Don't know what I was panicking for it went in after the floss in the last container no problem. How does Purigen feel about liquid carbon out of curiosity?


----------



## Ady34 (16 Feb 2013)

AverageWhiteBloke said:


> Don't know what I was panicking for it went in after the floss in the last container no problem. How does Purigen feel about liquid carbon out of curiosity?

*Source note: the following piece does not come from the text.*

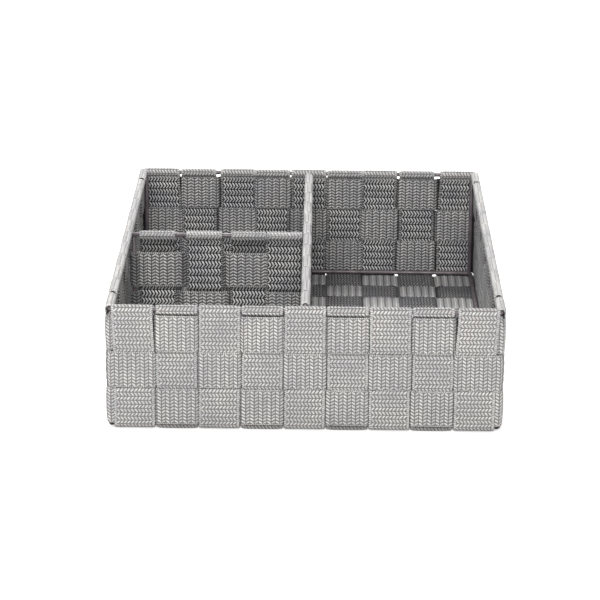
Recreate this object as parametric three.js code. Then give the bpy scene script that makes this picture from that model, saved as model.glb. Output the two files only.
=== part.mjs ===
import * as THREE from 'three';

// A low open tray woven from flat webbing on a wire frame, split into three compartments.
// Millimetres, +Z up, the front faces -Y, and the underside of the floor is at z = 0.
const trayWidth = 250;
const trayDepth = 320;
const trayHeight = 82;

// Webbing of the floor and the walls. The straps and the hoops fill the tray side by side, so
// their widths follow from how many there are and from the gap between neighbours.
const strapThick = 1;
const columnCount = 9;
const columnGap = 0.9;
const rowCount = 12;
const rowGap = 0.9;
const hoopCount = 3;
const hoopGap = 0.7;
const tailLength = 10; // folded strap end, tucked behind the top hoop

// Wire frame
const wireDia = 3;
const rimCornerRadius = 3;
const baseCornerRadius = 4;

// Dividers
const longDividerX = 0;
const crossDividerY = 0;
const longUprightCount = 12;
const longUprightGap = 0.87;
const crossUprightGaps = [8, 5.9, 0.4]; // from the side wall to the long divider
const bandWidth = 24.8;
const bandGap = 3;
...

They are best mates....the liquid carbon helps the plants grow, which keeps the water naturally cleaner, which means the purigen can be lazy!  lol.
No issues I've heard of, many use them together.
Cheerio,
Ady


----------



## MARKCOUSINS (23 Feb 2013)

Have just bought some purigen,on the infomation in the box it says to rinse the product in water before placing in the filter.I suppose they are talking about tap water?I have purchased the small box which contains a small 100ml net portion of the product.Hope someone can clear this up.Cheers mark


----------



## Nathaniel Whiteside (23 Feb 2013)

MARKCOUSINS said:


> Have just bought some purigen,on the infomation in the box it says to rinse the product in water before placing in the filter.I suppose they are talking about tap water?I have purchased the small box which contains a small 100ml net portion of the product.Hope someone can clear this up.Cheers mark



Hey mark,
If anything, take a small portion of tank water out and rinse in that. I have never rinsed when using mine mate, and all is well.

Cheers,


----------



## Ed Seeley (23 Feb 2013)

Probably best to rinse it in old tank water or RO but tap water will be fine and won't make any difference. I dunk the bag full of New media in the bucket of old water when I'm doing a water change and swirl it around which is quick and simple way to rinse it.


----------



## MARKCOUSINS (23 Feb 2013)

Thanks very much Ed i am doing my weekly WC today so will use some tank water or r/o as i have both handy.Cheers mark


----------



## MARKCOUSINS (23 Feb 2013)

Thanks Nath allways get good quick answers from you guys now i can get on with my WC.Cheers mark


----------